Les Etats-Unis ont toujours une base active dans le nord-ouest de l’île, à Pituffik (anciennement Thulé). Elle était utilisée en tant que poste d’alerte contre d’éventuelles attaques de l’URSS pendant la Guerre froide et reste un maillon essentiel du bouclier antimissile américain. «Les Etats-Unis se plaignent légitimement du manque de surveillance de l’espace aérien et sous-marin à l’est du Groenland», relève le politologue Ulrik Pram Gad. Quand la fonte des glaces libère les routes maritimes, «la problématique est légitime mais Trump utilise des termes exagérés», estime-t-il. Le milliardaire américain avait dit dès son premier mandat, en 2019, vouloir acheter le territoire et s’était déjà vu opposer une fin de non-recevoir.
Secteur minier inexistant
Depuis 2009, il revient aux Groenlandais de décider de l’usage de leurs matières premières. L’accès aux ressources minérales du Groenland est jugé crucial par les Américains, qui ont signé en 2019 un mémorandum sur la coopération dans ce secteur. Les Européens leur ont emboîté le pas quatre ans plus tard avec leur propre accord de collaboration. Les sols groenlandais sont extrêmement bien cartographiés, ce qui a permis d’établir une carte détaillée des ressources.

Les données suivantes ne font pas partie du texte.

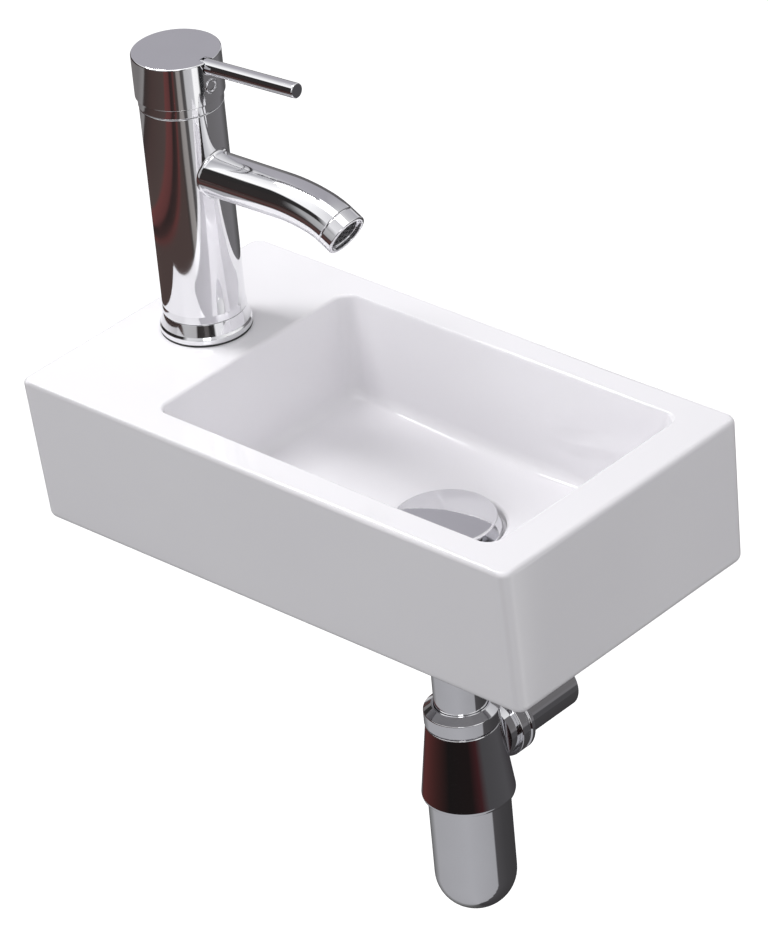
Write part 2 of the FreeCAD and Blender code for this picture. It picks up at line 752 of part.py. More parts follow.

L’UE a ainsi identifié 25 des 34 minéraux de sa liste officielle de matières premières essentielles, y compris les terres rares. «Avec l’augmentation de la demande pour les minéraux, on a besoin d’aller chercher des ressources inexploitées», relève Ditte Brasso Sørensen, une experte en géopolitique et directrice adjointe du groupe de réflexion Europa.

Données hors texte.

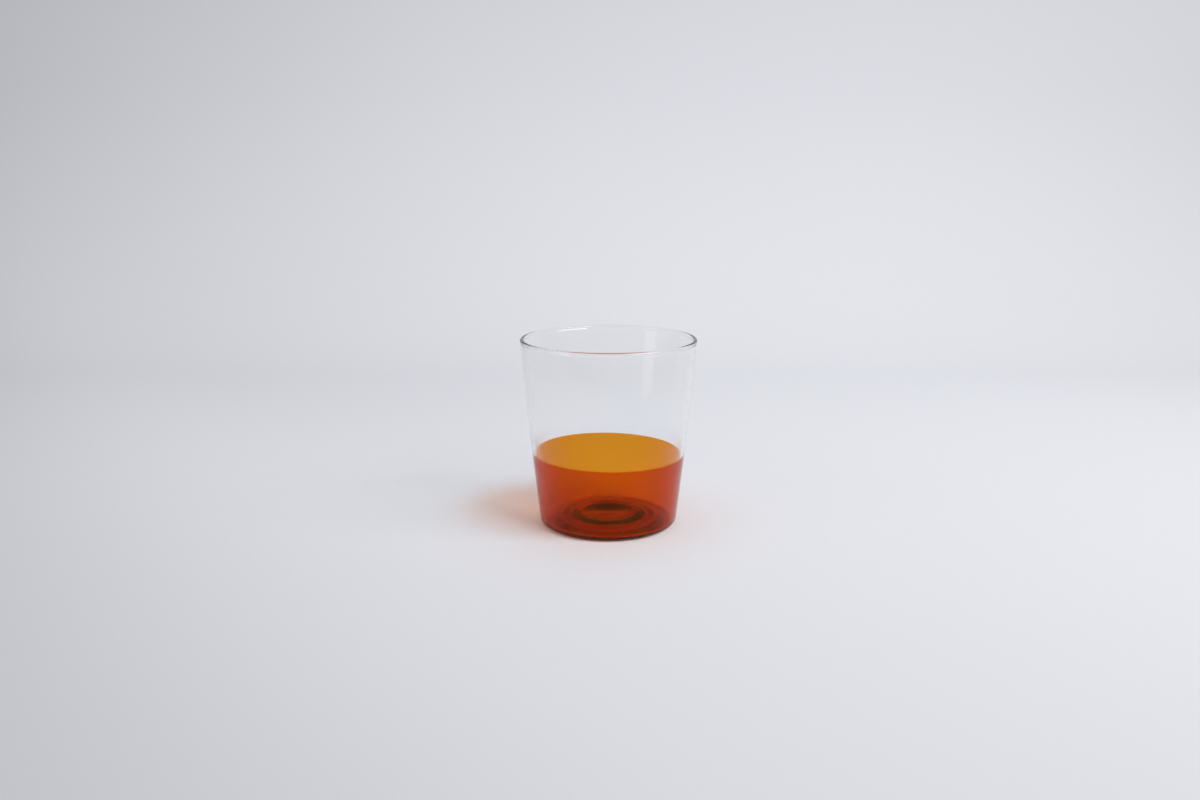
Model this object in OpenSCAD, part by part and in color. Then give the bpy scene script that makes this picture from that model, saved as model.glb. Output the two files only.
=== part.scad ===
// Two-tone blown glass tumbler: a clear wall with a fire-polished rim, fused onto a coloured cup.
// The origin is the middle of the underside, on the table. +Z runs up the axis, and the
// colour line leans down towards +X.

/* [Cup] */
// Outer diameter of the rim
rim_d = 85; // [76:0.5:100]
// Height from the table to the top of the rim
cup_h = 91.5; // [75:0.5:120]
// Outer diameter that the line of the wall would reach at the table
foot_d = 66.8; // [60:0.2:74]
// How far the wall bows out from a straight line between foot and rim
wall_bow = 0.4; // [0.1:0.1:1.5]
// Thickness of the blown wall, clear and coloured alike
wall_t = 1.6; // [1:0.1:2.4]

/* [Rim] */
// Thickness of the round bead that the flame leaves along the rim
bead_t = 2; // [1.8:0.1:3]
// Radius of the run from the bead into the wall
bead_run_r = 4; // [1:0.5:8]

/* [Colour line] */
// Height of the colour line above the table, on the axis
seam_h = 35.3; // [20:0.1:60]
// Lean of the colour line in degrees, lower towards +X
seam_lean = 0.85; // [0:0.05:3]

/* [Base] */
// Radius of the heel outside, between the wall and the foot
heel_r = 3.5; // [2:0.1:5]
// Radius inside, between the wall and the floor
valley_r = 1.8; // [1.5:0.1:5]
// Height of the lowest ring of the inner floor above the table
floor_h = 1.85; // [1.5:0.05:4]
// Rise of the inner floor from its lowest ring, before the dimple is taken out of it
dome_rise = 4.4; // [4:0.1:6]
// Fullness of the floor's shoulders, where 1 is a plain wave
dome_full = 2.3; // [1.2:0.1:2.6]
// Radius of the dimple in the middle of the floor
dimple_r = 14.7; // [8:0.1:20]
// Depth of the dimple
dimple_depth = 1.95; // [0:0.05:2.4]

/* [Underside] */
// Width of the flat foot ring that stands on the table
foot_ring_w = 1.8; // [1.2:0.1:4]
// Rise of the underside from the foot ring to the kick's edge
hollow_rise = 1.2; // [0.2:0.1:1.6]
// Radius of the kick, the part pushed up in the middle
kick_r = 16.8; // [12:0.2:20]
// Height of the kick
kick_rise = 2.05; // [0:0.05:2.5]
// Fullness of the kick's shoulders, where 1 is a plain wave
kick_full = 1.3; // [1:0.05:2]
// Radius of the ring-shaped groove round the kick
groove_r = 17.8; // [14:0.2:20]
// Distance from the groove's deepest line to either of its edges
groove_reach = 5.1; // [3:0.1:7]
// Depth of the groove
groove_rise = 1.25; // [0:0.05:2]
// Radius of the button of glass left in the middle of the kick
button_r = 9.5; // [4:0.5:12]
// How far the button hangs below the kick
button_drop = 0.35; // [0:0.05:1]

/* [Hidden] */
// Steps of the section: along the wall, over the bead, round each of the other arcs, and from
// the axis out along the floor or the underside
wall_steps = 16;
bead_steps = 20;
arc_steps = 10;
base_steps = 30;
turn_fn = 180;
// Overrun of the cut past the glass
cut_over = 1;

// Direction from one point to another, in degrees
function heading(from, to) = atan2(to[1] - from[1], to[0] - from[0]);

// Points of an arc without its first one, which ends the stretch before it
function arc(centre, r, from, to, steps) =
    [for (i = [1:steps]) let (a = from + (to - from) * i / steps) centre + r * [cos(a), sin(a)]];

// A smooth rise, as a share of its height: 1 at its middle, and fading out level at its edge.
// The place is given as a share of the way from the middle to the edge
function swell(place, full = 1) = pow(cos(90 * pow(min(1, max(0, place)), full)), 2);

// Bead: a circle on the middle of the wall, its top at the rim
bead_r = bead_t / 2;
bead_h = cup_h - bead_r;
bead_proud = (bead_t - wall_t) / 2;

// Wall: one large arc through the foot and the rim, with its centre beyond the axis
foot_r = foot_d / 2;
wall_top_r = rim_d / 2 - bead_proud;
chord = norm([wall_top_r - foot_r, bead_h]);
bow_r = chord * chord / (8 * wall_bow) + wall_bow / 2;
bow_c = [wall_top_r + foot_r, bead_h] / 2
    + [-bead_h, wall_top_r - foot_r] / chord * (bow_r - wall_bow);
inner_bow_r = bow_r - wall_t;
mid_bow_r = bow_r - wall_t / 2;

// Distance from the axis, at height z, of an arc of radius r about the wall's centre
function bow_x(r, z) = bow_c[0] + sqrt(r * r - (z - bow_c[1]) * (z - bow_c[1]));

// Centre of the run between the bead and the wall's face, at a reach from the wall's centre
function run_c(reach) =
    let (bead_reach = bead_r + bead_run_r,
         swing = acos((mid_bow_r * mid_bow_r + reach * reach - bead_reach * bead_reach)
             / (2 * mid_bow_r * reach)),
         turn = heading(bow_c, bead_c) - swing)
    bow_c + reach * [cos(turn), sin(turn)];

bead_c = [bow_x(mid_bow_r, bead_h), bead_h];
outer_run_c = run_c(bow_r + bead_run_r);
inner_run_c = run_c(inner_bow_r - bead_run_r);
heel_c = [bow_x(bow_r - heel_r, heel_r), heel_r];
valley_h = floor_h + valley_r;
valley_c = [bow_x(inner_bow_r - valley_r, valley_h), valley_h];
foot_edge = heel_c[0] - foot_ring_w;

// Points of the underside and of the inner floor, at a distance r from the axis
function underside_at(r) =
    [r, hollow_rise * swell((r - kick_r) / (foot_edge - kick_r))
        + kick_rise * swell(r / kick_r, kick_full)
        + groove_rise * swell(abs(r - groove_r) / groove_reach)
        - button_drop * swell(r / button_r)];
function floor_at(r) =
    [r, floor_h + dome_rise * swell(r / valley_c[0], dome_full)
        - dimple_depth * swell(r / dimple_r)];

// Section of the glass right of the axis: out along the underside, up the outside,
// over the bead, down the inside, and in along the floor
underside = concat(
    [for (i = [0:base_steps]) underside_at(foot_edge * i / base_steps)],
    [[heel_c[0], 0]]);
outside = concat(
    arc(heel_c, heel_r, -90, heading(bow_c, heel_c), arc_steps),
    arc(bow_c, bow_r, heading(bow_c, heel_c), heading(bow_c, outer_run_c), wall_steps),
    arc(outer_run_c, bead_run_r, heading(outer_run_c, bow_c), heading(outer_run_c, bead_c), arc_steps));
bead = concat(
    arc(bead_c, bead_r, heading(bead_c, outer_run_c), 0, arc_steps),
    arc(bead_c, bead_r, 0, 180, bead_steps),
    arc(bead_c, bead_r, 180, heading(bead_c, inner_run_c) + 360, arc_steps));
inside = concat(
    arc(inner_run_c, bead_run_r, heading(inner_run_c, bead_c), heading(bow_c, inner_run_c), arc_steps),
    arc(bow_c, inner_bow_r, heading(bow_c, inner_run_c), heading(bow_c, valley_c), wall_steps),
    arc(valley_c, valley_r, heading(bow_c, valley_c), -90, arc_steps),
    [for (i = [1:base_steps]) floor_at(valley_c[0] * (base_steps - i) / base_steps)]);

// The whole glass, before the two melts are told apart
module glass() {
    rotate_extrude($fn = turn_fn) polygon(concat(underside, outside, bead, inside));
}

// Everything above the colour line
module above_seam() {
    reach = rim_d + cut_over;
    translate([0, 0, seam_h]) rotate([0, seam_lean, 0])
        translate([-reach, -reach, 0]) cube([2 * reach, 2 * reach, cup_h]);
}

module clear_wall() {
    color([0.9, 0.94, 0.96, 0.4]) intersection() {
        glass();
        above_seam();
    }
}

module amber_base() {
    color([0.82, 0.4, 0.08, 0.7]) difference() {
        glass();
        above_seam();
    }
}

clear_wall();
amber_base();
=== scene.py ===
"""Two-tone blown glass tumbler, dressed and lit for its studio picture.

The glass is two melts fused along a leaning colour line: a clear wall with a fire-polished rim
above it, and an amber cup below. Each is one closed, evenly revolved skin that follows the same
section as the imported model, and stands for its node there.
"""

import logging
import math
from dataclasses import dataclass, field
from enum import Enum
from functools import cached_property
from typing import ClassVar

import bpy
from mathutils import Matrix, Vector


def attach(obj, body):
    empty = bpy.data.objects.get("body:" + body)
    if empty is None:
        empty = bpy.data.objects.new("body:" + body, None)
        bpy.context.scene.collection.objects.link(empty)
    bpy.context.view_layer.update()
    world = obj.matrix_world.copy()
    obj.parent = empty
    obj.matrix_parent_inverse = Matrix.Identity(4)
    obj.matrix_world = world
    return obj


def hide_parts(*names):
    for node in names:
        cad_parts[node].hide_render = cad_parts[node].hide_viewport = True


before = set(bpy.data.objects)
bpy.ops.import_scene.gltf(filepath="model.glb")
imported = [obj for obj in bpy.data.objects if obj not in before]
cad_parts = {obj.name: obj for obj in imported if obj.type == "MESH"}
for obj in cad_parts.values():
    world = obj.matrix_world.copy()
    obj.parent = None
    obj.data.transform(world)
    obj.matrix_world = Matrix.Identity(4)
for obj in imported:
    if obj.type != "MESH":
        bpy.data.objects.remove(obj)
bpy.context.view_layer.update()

MM = 0.001
IMAGE_WIDTH = 1200

log = logging.getLogger("tumbler")

Point = tuple[float, float]
Place = tuple[float, float, float]
Colour = tuple[float, float, float]
Socket = bpy.types.NodeSocket


def heading(start: Point, end: Point) -> float:
    """Direction in radians from one point (r, z) to another, from the outward way turning up."""
    return math.atan2(end[1] - start[1], end[0] - start[0])


@dataclass(frozen=True)
class Arc:
    """One arc of the section, from one direction about its centre to another."""

    centre: Point
    radius: float
    start: float
    end: float

    def at(self, share: float) -> Point:
        """The point at a share of the way along the arc.

        Args:
            share: how far along the place lies, from 0 at the start to 1 at the end.

        Returns:
            The point (r, z).
        """
        turn = self.start + (self.end - self.start) * share
        return (self.centre[0] + self.radius * math.cos(turn),
                self.centre[1] + self.radius * math.sin(turn))

    def points(self, steps: int) -> list[Point]:
        """Points along the arc without its first one, which ends the stretch before it."""
        return [self.at(i / steps) for i in range(1, steps + 1)]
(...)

«Les acteurs (internationaux) sont de plus en plus conscients de la nécessité de diversifier leurs sources d’approvisionnement, en particulier lorsqu’il s’agit de la dépendance de la Chine à l’égard des terres rares». A cela s’ajoute la crainte que la Chine ne mette la main sur les ressources minérales, ajoute-t-elle.

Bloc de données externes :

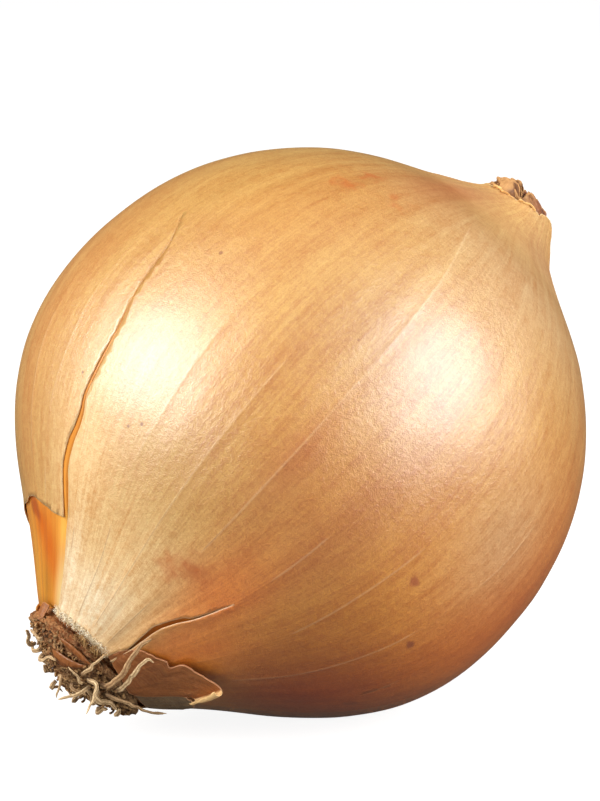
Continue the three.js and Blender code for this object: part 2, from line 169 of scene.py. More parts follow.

Pourtant, actuellement, le secteur est inexistant. Seules deux mines sont exploitées au Groenland, l’une de RUBIS qui cherche de nouveaux investissements et l’autre d’anorthosite, un métal qui contient du titane.
Dépendance financière
Economiquement, ce territoire, qui cherche à s’émanciper du Danemark, dépend de la pêche mais aussi d’une subvention de Copenhague, qui apporte un cinquième de son PIB. Beaucoup d’espoirs sont placés dans l’aéroport international à Nuuk, sa capitale, qui a ouvert en novembre et devrait permettre de développer le tourisme, si les infrastructures s’améliorent.
La question des infrastructures est essentielle pour l’industrie minière. «Sur les industries extractives, Donald Trump a placé le Groenland sur la carte de l’exploitation minière mais c’est difficile de dire comment cela pourrait évoluer car il manque d’investisseurs», résume Lill Rastad Bjørst.
Ditte Brasso Sørensen met en exergue les difficultés intrinsèques locales de l’activité: «des conditions climatiques très rudes, un environnement protégé et beaucoup de coûts avec la nécessité de développer les infrastructures physiques et numériques». L’opposition de la population à l’extraction d’uranium dans le Sud a mené à une législation interdisant l’extraction de produits radioactifs. Autre source de fantasme, les énergies fossiles, dont l’exploitation est aujourd’hui au point mort.
«Le gouvernement du Groenland a suspendu la prospection pétrolière au Groenland et voit un grand potentiel dans l’hydroélectricité», développée avec l’aide des Danois, conclut Lill Rastad Bjørst, spécialiste de l’Arctique auprès de l’Université de Copenhague.